I think the best classification of programs was given by Gérard Berry[1], creator of Esterel, a very influential imperative, fully verifiable language for reactive systems[2]:
Computerized systems can be divided into three broad categories:
* Transformational systems compute output values from input values, and then stop. Most numerical computation programs, payroll programs, and compilers are transformational.
* Interactive systems constantly interact with their environment in such a way that the computers can be viewed as the masters of the interaction. A user calls for services, the system listens to him when it can, and it delivers the services when they are available. Operating systems, centralized or distributed databases, and the Internet are interactive.
* Reactive systems, also called reflex systems, continuously react to stimuli coming from their environment by sending back other stimuli. Contrarily to interactive systems, reactive systems are purely input-driven and they must react at a pace that is dictated by the environment. Process controllers or signal processors are typical reactive systems.
In another paper (The Foundations of Esterel) he expounds:
* In interactive systems... [t]he computer (network) is the leader of the interaction, and clients wait to be served. The main concerns are deadlock avoidance, fairness, and coherence of distributed information.

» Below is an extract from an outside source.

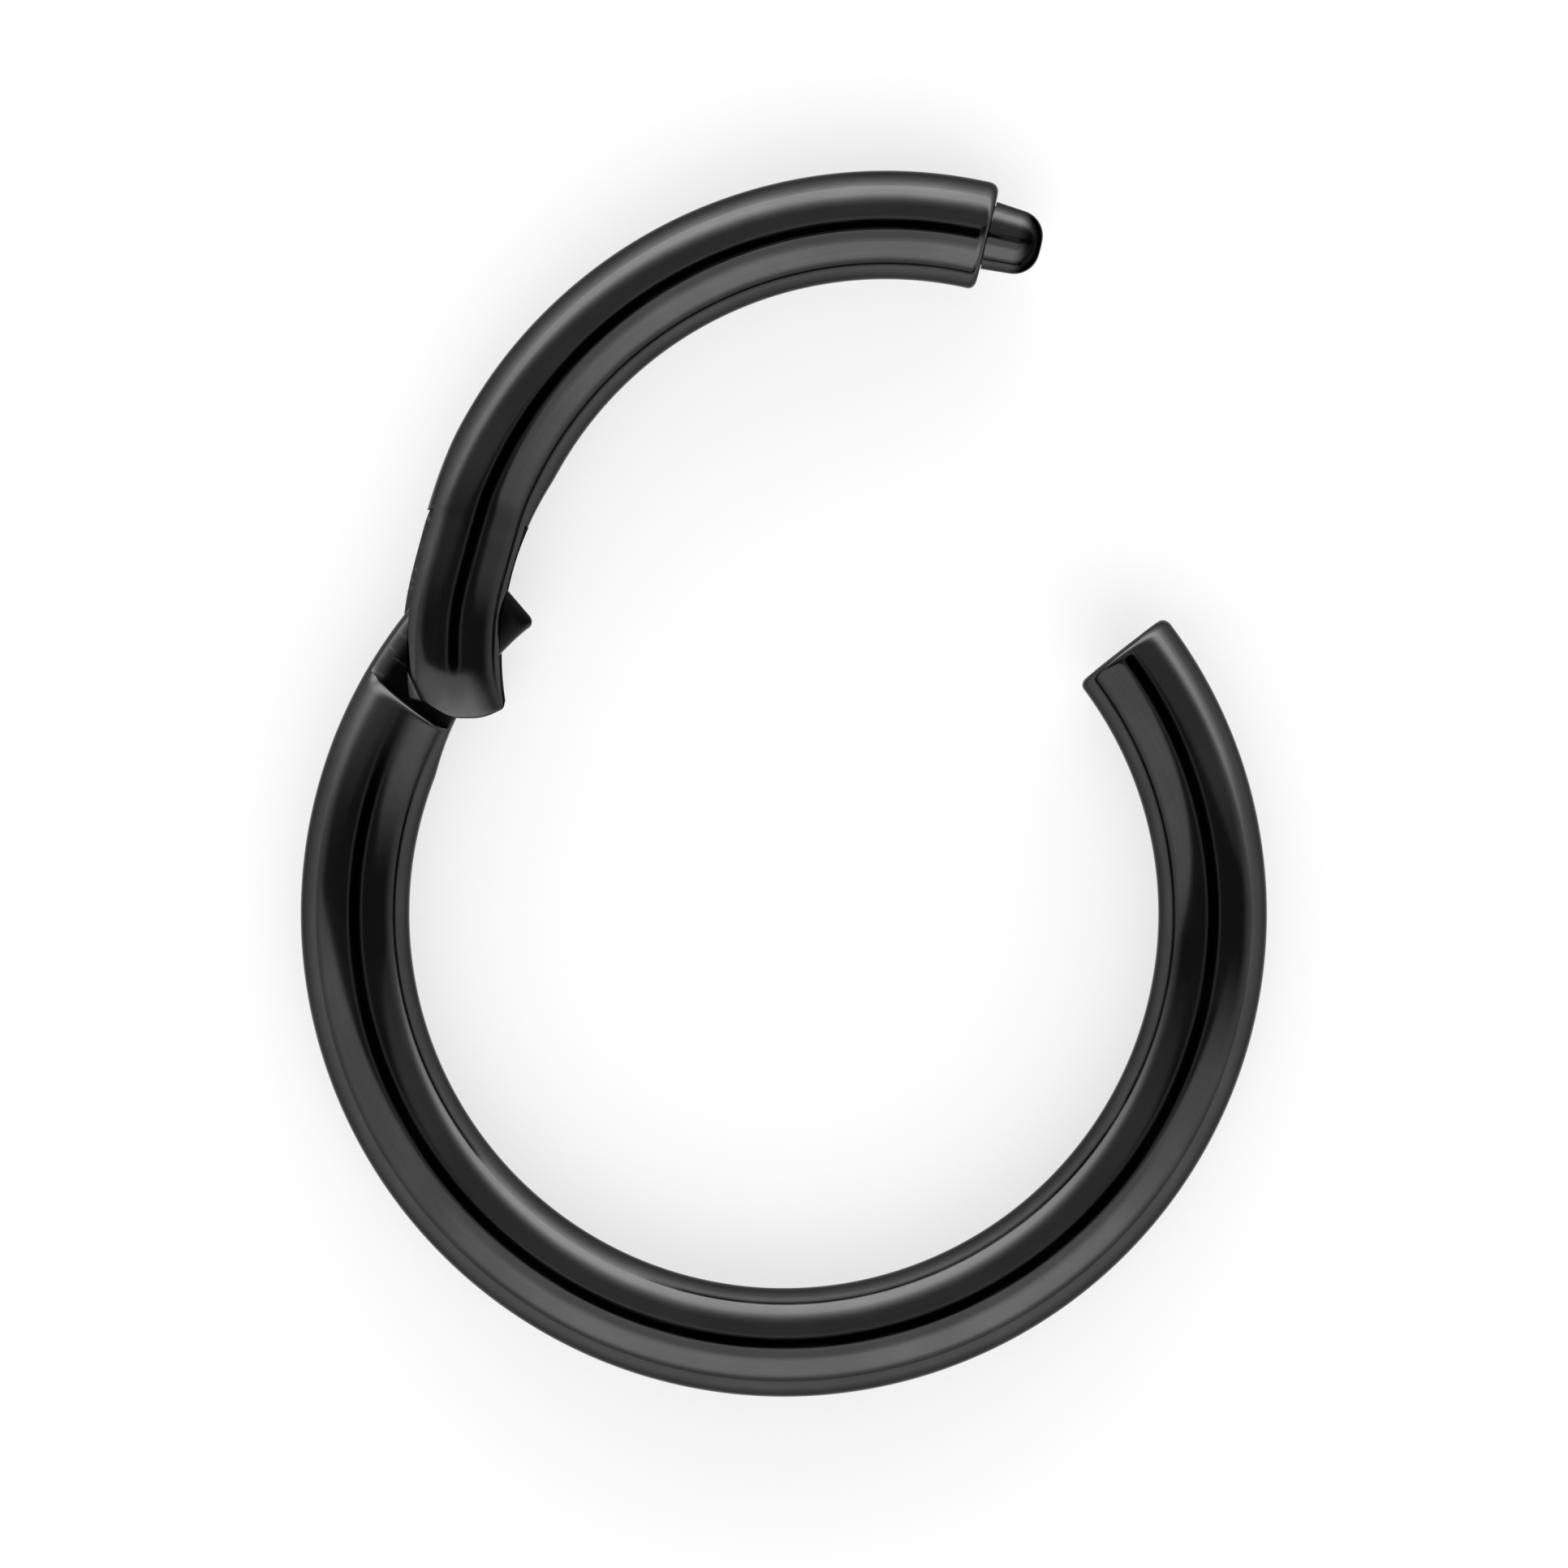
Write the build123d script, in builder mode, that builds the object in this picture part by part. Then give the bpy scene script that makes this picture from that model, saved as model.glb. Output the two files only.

In reactive systems, the pace of the interaction is determined by the environment, not the computers. Most often, clients cannot wait. The main concern are correctness (safety) and timeliness.
That sounds like an optimization pass of a compiler. I'm not convinced it's meaningfully different.
My background is linguistics, so perhaps I'm biased to see everything as a compiler. However, automata theory generally provides a similar perspective.
It is because the problems and algorithms involved are completely different. An optimizer might address some of those problems in the generated code; it may be a solver for some of those problems (e.g. register allocation, which is one kind of a scheduling -- i.e. resource allocation -- problem), but it is not itself a solution to scheduling and coherence problems.
As evidence, I'd offer the fact that the verification of online programs requires temporal logic (which is strictly more powerful than, say, session types) -- Esterel itself is based on temporal logic, and TLA+ uses temporal logic to verify algorithms used in online programs -- while, AFAIK, no temporal logic is required to verify a compiler. That their verification requires different logic shows that they solve a qualitatively different problem.
Well any turing complete language is suitable for compiler development work, but yeah Clojure is designed around symbolic computation, recursion and things like that.
Can we stop pulling out this turing complete quip?
That's like asking on a cooking forum how to open a coconut, and the reply being well any physical object with mass can technically open a coconut with the correct application of force, but yeah, you should probably use a machete.
BTW, the guy you replied to is part of the team working on what is probably the most advanced compiler technology breakthrough in the last decade (Truffle/Graal). So he's not "technically right", but has actually contributed to the world's most revolutionary compiler (which is written neither in Haskell nor a Lisp).
I think that's relevant context which proves that your analogy in this particular case is inappropriate. He's a chef working in one of the world's greatest restaurants and he's not using a machete to open the coconut. Therefore, there are probably good reasons to prefer another tool and the advantages of a machete are probably not that big (or are offset by other factors). Again -- in this particular case.
So while the "any Turing complete language" is an over-generalization, so is "use the right tool for the job". Programming languages are not at all like knives or hammers as they are 1/ terribly expensive 2/ require constant training 3/ require specialization and 4/ each designed to be general-purpose. It's more productive to use just one language you know best than keep switching to a completely different one that's marginally better at the particular task at hand.
I was trying to challenge the idea that there is anything magic about compilers. Some people think they do magic things that they could never understand, but the reality all the techniques could be implemented in VB6 if you wanted. You don't need a server, a database driver, middleware or whatever. If your language can read from somewhere and write to somewhere that's all you need. That's what makes compilers perfect little programs in my mind.
Last semester for a compiler course I was taking we had to implement a compiler for a subset of Go (called GoLite), with free reign over language choices. I chose to implement a compiler[0] using Haskell and LLVM, this article helped a _lot_ when I was writing codegen, especially since it was my first real Haskell project.
However, some of the most interesting and important issues are left out of it. Some examples are implementing exceptions, threading, imports, garbage collection, closures , etc.. I would love a more advanced version of this article that discusses how to implement a more advanced compiler with more modern features (specifically in LLVM).
They're not really comparable things. One is a bytecode VM (BEAM) and the other is a bunch of compilation infrastructure. As well, BEAM is optimized for heavy network-oriented concurrency and only incidentally is not-slow on a CPU. If you run a CPU-only race with a BEAM targeting language (Erlang, Elixir, LFE etc etc) you're going to be disappointed.